My work for the centre was mainly ironing guest bedding and helping in the kitchen, as well as some time cleaning in the three meditation rooms. My disabilities were somewhat catered for in that I only had to work mornings, and I tended to get light duties during weekend events. It must be said that when I tried to get across the case for increasing disabled access to the centre I was told that disabled people never showed any interest in attending! There was a chalet building that had apparently been intended to be wheelchair accessible, but on knowledgeable inspection really wasn’t. The NKT attitude to disability is a misapplication of one of the ten conditions for a human life to qualify as precious (according to Tibetan Buddhism): no physical or mental afflictions. Disabled people naturally have more difficulty accessing teachings and NKT sees little reason to make it easier for them. I struggled with this complete lack of compassion throughout my time in the NKT.
I was aware that other centre residents had a much harder time than I did in some ways – many were working full time at low paid jobs in order to pay their rent, bills and buy basic food, and on top of that they had to spend a set number of hours each week working for the centre, plus most of us were getting up early to attend teachings from 7am to 9am two days a week. Stories abounded of how much good it had done some of our teachers to be exhausted to the point of crying throughout teachings and pujas through their excessive commitment to the centre.

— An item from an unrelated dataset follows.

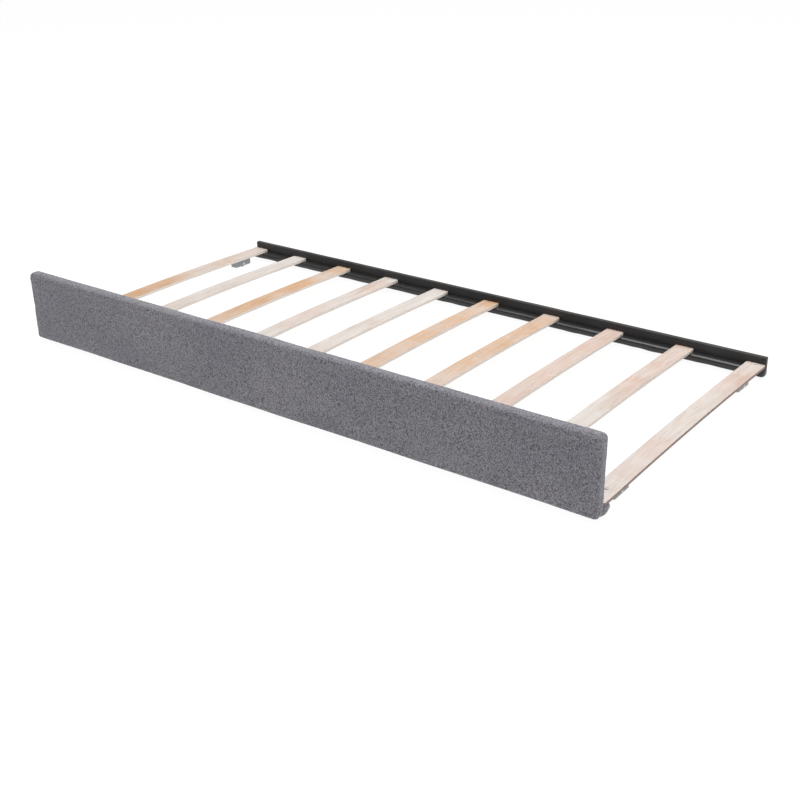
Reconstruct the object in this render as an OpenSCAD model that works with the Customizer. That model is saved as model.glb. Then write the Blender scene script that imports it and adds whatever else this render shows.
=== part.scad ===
// Trundle bed: an upholstered front panel and a low wrapped rear rail, joined by ten
// arched plywood slats, with a fixed caster under each end of the two outer slats.
// X runs along the bed, the front panel faces -Y, Z is up and the floor is Z = 0.

/* [Bed] */
// Length of the front panel along X, mm
bed_l = 1900; // [1700:10:2100]
// Depth from the front of the panel to the back of the rear rail, mm
bed_d = 992; // [900:1:1100]
// Clear height under the front panel and the rear rail, mm
floor_gap = 10; // [8:1:11]

/* [Front panel] */
// Height of the upholstered panel, mm
panel_h = 203; // [180:1:240]
// Thickness of the upholstered panel, mm
panel_t = 35; // [33:1:45]
// Thickness of the woven cover, mm
cover_t = 1.5; // [1:0.1:2]
// Thickness of the wooden core board, mm
board_t = 20; // [18:1:20]
// Depth of the ledge behind the panel, mm
front_ledge_d = 30; // [26:1:32]

/* [Rear rail] */
// How much shorter than the panel the rear rail is, mm
rail_short = 3; // [2:1:20]
// Height of the rear rail, mm
rail_h = 48; // [45:1:60]
// Thickness of the rear rail with its wrap, mm
rail_t = 17; // [16:1:20]
// Thickness of the black wrap, mm
wrap_t = 1; // [0.8:0.1:1.4]
// Depth of the ledge in front of the rear rail, mm
rear_ledge_d = 28; // [26:1:30]

/* [Slats] */
// Width of one slat, mm
slat_w = 55; // [45:1:60]
// Thickness of one slat, mm
slat_t = 8; // [7:0.5:8.5]
// Rise of the slat arch at mid span, mm
slat_rise = 6.5; // [5:0.5:9]

/* [Casters] */
// Wheel radius, mm
wheel_r = 14; // [12:1:14]
// Width of the wheel tread, mm
wheel_w = 20; // [16:1:22]
// Distance from the slat middle to each caster, mm
caster_reach = 355; // [320:1:360]

/* [Hidden] */
$fn = 64;

// Overshoot of cutting solids past the face they cut
cut = 1;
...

On a day to day basis life at LDC was not easy, I still questioned things, but I took my ordination seriously, and tended to consider that this was as good as it gets. I was living in a large centre, attending teachings several times a week, and pujas daily, and what more could a new nun ask for? I did want to volunteer in the local community, but my resident teacher wouldn’t hear of it, and directed me to train to work on the centre’s reception desk instead.
Then, following summer festival 2007, our cold, damp “paradise” on the hill fell apart. The first I heard of it was when a lay woman resident I was friendly with came to talk to me – about her feelings concerning our resident teacher having suddenly announced she was leaving. Despite being a nun, I had not been told, and the news was at least two days old. I managed to see the teacher before she left, and later found out she was not honest with me. Scandal had fallen once more on the NKT – Gen-la Samden, a monk and very high teacher, had been having sexual relations with nuns and lay women in the name of tantric practice. My resident teacher was one of those nuns. I found out at this point that what Samden did was exactly the same as what Neil Elliott, also serving as Gen-la, had done some years previously, though when Elliott had moved to Chenrezig centre we were given a watered down version – that he had given back his vows in order to marry Diane.

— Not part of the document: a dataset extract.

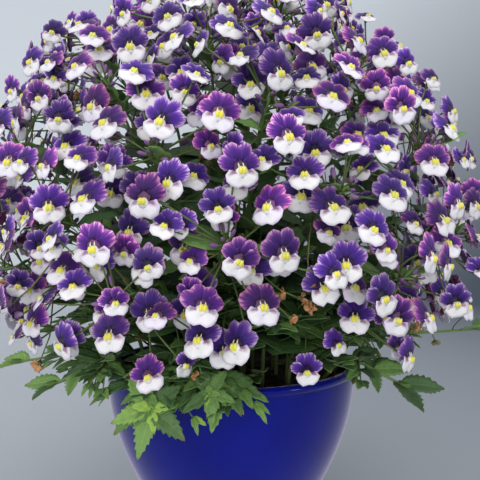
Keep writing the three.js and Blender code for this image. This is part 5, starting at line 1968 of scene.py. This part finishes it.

Our little world fell apart quickly – within a couple days of our teacher leaving we were informed she wouldn’t be replaced, the centre was closed, we all had to move on. A letter was shown around, declaring the centre to be impure, and leaving us in turmoil. Were we, the residents, also impure? Were the teachings we had received there corrupt? No one came to help us or advise us. Later Gen-la Khyenrab, who had replaced Samden, said that sending someone to us in our time of need would have been like sending someone into a lion’s den. Both then and now my response to that is, didn’t the NKT have a Bodhisattva – a highly realised practitioner – in its ranks, who could have taken whatever was thrown at them, and helped lead us through the mess we were left in? It’s ironic that many of us had heard of centres being suddenly closed, but we never thought it would happen to us.
The next few weeks and months were very strange. Residents gradually left, most of them for other NKT centres – despite all that had happened! I applied for a couple of centres – Manjushri, and Madhyamaka near York. Both offered me a pre-residency working visit, then when I disclosed my disabilities both rejected me, despite my successful residency at LDC. I found myself directed to Nagarjuna centre in the Midlands. It sounded good – was known for taking people with disabilities, pets and/or children. I visited and found it completely isolated, with the format of the working day incompatible with making the long bus journey to town and back. It was rumoured that the resident teacher, a lay woman, was permitted to have a TV, which was absolutely banned in all other centres. There was something odd about the place, like a kind of dumping ground for NKT misfits where they could cause little trouble.
Around this time I really began to leave the NKT. I visited the FPMT centre (a similar but reputable Buddhist tradition) in Leeds, where I was accepted, NKT ordination and all, and treated with great compassion and respect. Ultimately I was to be unable to continue with the FPMT either due to the traumas caused by NKT; this was no fault of theirs.
I decided to remain a nun, wearing robes and keeping my vows, but trying to make a go of it on my own, on the edges of but not fully involved with other traditions. I moved out from the run down block behind the castle that used to house LDC, tried to keep up a practice, and failed, even despite attending FPMT weekly. In April I returned my robes, along with a letter returning my vows and expressing my disappointments, in a box posted to Geshe Kelsang. I knew by then not to expect a reply, and I never got one. I had been in NKT about three years, and a nun for around 21 months.
It’s three years now since I posted off my robes. I have changed and moved on but am still working to integrate my NKT experiences into anything coherent as a part of my history. It’s deeply confusing – there is so much potential good in the beautiful teachings of the Buddha, but the organisation warps them, bending them to maximise its financial profits and minimise its responsibilities to its members. Therefore when a person sees the light and leaves the NKT it is hard to trust again, hard to find the spiritual direction and fulfilment that we need, and that led us there in the first place.
I am left distrusting of ritual and of teachers, even when I have researched a group and found it to be reputable. I feel some desire to strike out on my own spiritual path, but I don’t know how to find it without some direction and the company of others going a similar way. In other words, I don’t trust groups or teachers, and I don’t trust my own judgement. This, for me, is the lasting legacy of my time in NKT.
I valued being a nun more than anything at the time, but now everything holy and pure seems suspect, even though the real difficulty was not that I was too impure for the NKT – but that I was actually too pure for them! I could not, and ultimately would not, rationalise their failure to practise what they preached. Therein lies the irony of being a NKT survivor.